“A New Peace Plan Emerges”

On February 26, 2019, the Citizens Commission on National Security (CCNS) held its first major event, a symposium titled “The U.S.-Israeli Alliance and Its National Security Implications,” featuring Alan Dershowitz and an all-star line-up of experts from the worlds of military, law, politics, intelligence, Congress, diplomacy and think tanks. It was held in a TV studio in downtown Washington DC, and aired live in its entirety on JBS-TV, the Jewish Broadcasting Service. The symposium consisted of three panels, and an interview with Dershowitz.

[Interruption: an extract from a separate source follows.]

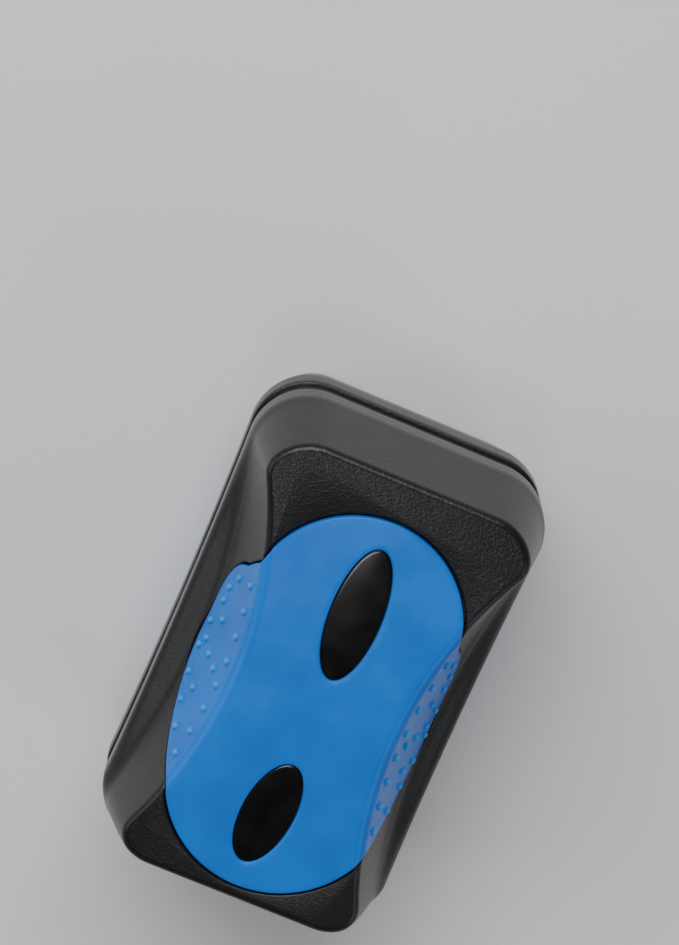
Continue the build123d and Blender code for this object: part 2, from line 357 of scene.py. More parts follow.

Today we continue with the release of Part 2, the second panel of the symposium. This panel, moderated by Rabbi Mark Golub, the CEO and founder of JBS-TV, is titled “A New Peace Plan Emerges.” The panelists and their topics are as follows:

Steve Frank: Is the Anticipated U.S. Peace Proposal Good for Israel or the U.S.?
Yoram Ettinger: Would a Palestinian state advance or undermine US national security?
Cliff May: Why No Peace Plan Can Bring Peace Now

About Panel 2, “A New Peace Plan Emerges”

Featuring a second all-star panel, speakers at the Citizens’ Commission on National Security symposium on the “U.S.-Israeli Alliance and Its National Security Implications” discussed the prospects for the success of the Trump administration’s upcoming Israeli-Palestinian peace overture.

Despite repeated attempts by Israelis to foster peace through a “two-state solution,” these efforts have been met with violence, intifadas—and accusations of brutality, abuse, and occupation. Steve Frank, a former Department of Justice official, argues that Arabs have been waging wars of “annihilation” despite multiple peace talks and that Palestinians have effectively turned Gaza into a “terrorist camp.”

Little is publicly known about specifics of the Trump peace plan, except that it will likely be rolled out in April after Israeli elections, according to The Times of Israel. The Palestinians have already rejected it as biased, it reports. “What we do know [about the Trump plan] only is this: this is not going to be parameters, this is not going to be a roadmap,” commented Cliff May, founder of the Foundation for Defense of Democracies, on the panel. “It’s a comprehensive plan,” he said. “It’s going to be more than 50 pages long. It’s going to attempt to deal with every single issue and set out what it sees as a fair settlement and a fair compromise on these issues, and make offers to the Palestinians for a much better life that they would get if they would accept that.”

However, the idea that Hamas, a Palestinian terror organization which strongly opposes Israel’s existence, would suddenly shift gears and support peace seems unthinkable. Some hope that Mahmoud Abbas, who heads the Palestinian National Authority, might support such an agreement. May argued that this is unlikely, because terror organizations, such as Hamas and Hezbollah, would see “an agreement with Israel on any basis that leaves Israel alive, standing, that doesn’t exterminate it, that doesn’t wipe it out as a Jewish state, that doesn’t at least make that eminently clear. They will see it as a betrayal and as a crime.” He said that the aging Abbas is also concerned with his legacy.

The panelists remained skeptical about potential peace. However, the Palestinians could act with “sophistication.” In one case the Palestinians might accept an advantageous offer featuring concessions from Israel while requiring meaningless promises that they do not intend to keep, said May. In fact, May said, the Middle East has a paradigm which ignores the possibility of win-win situations—and believes that only one side can win in a conflict.

Peace in name only could threaten Israel’s national security. “And my conclusion has been long ago that a Palestinian state would severely, severely undermine the stability of the area, and therefore very vital American national security interests,” said Ambassador Yoram Ettinger, a former Israeli diplomat. Frank, who also serves on the board of The Lawfare Project, said that peace has been rejected time and again. “After the 1967 war, Israel expressed an interest to the Arabs and the Palestinians that it would like to talk about giving back the territory that it won in the 1967 war, and it was met by the famous three ‘Nos’ in cartoon,” he said. “The Arabs met there and said no peace, no negotiations, no discussions, no state with the state of Israel.”

“So, what I can say to you very briefly is that Arabs have had at least seven offers for their own state and they’ve rejected each and every one of them,” said Frank. Yet, he comments, his experience is that Israelis still hold out hope.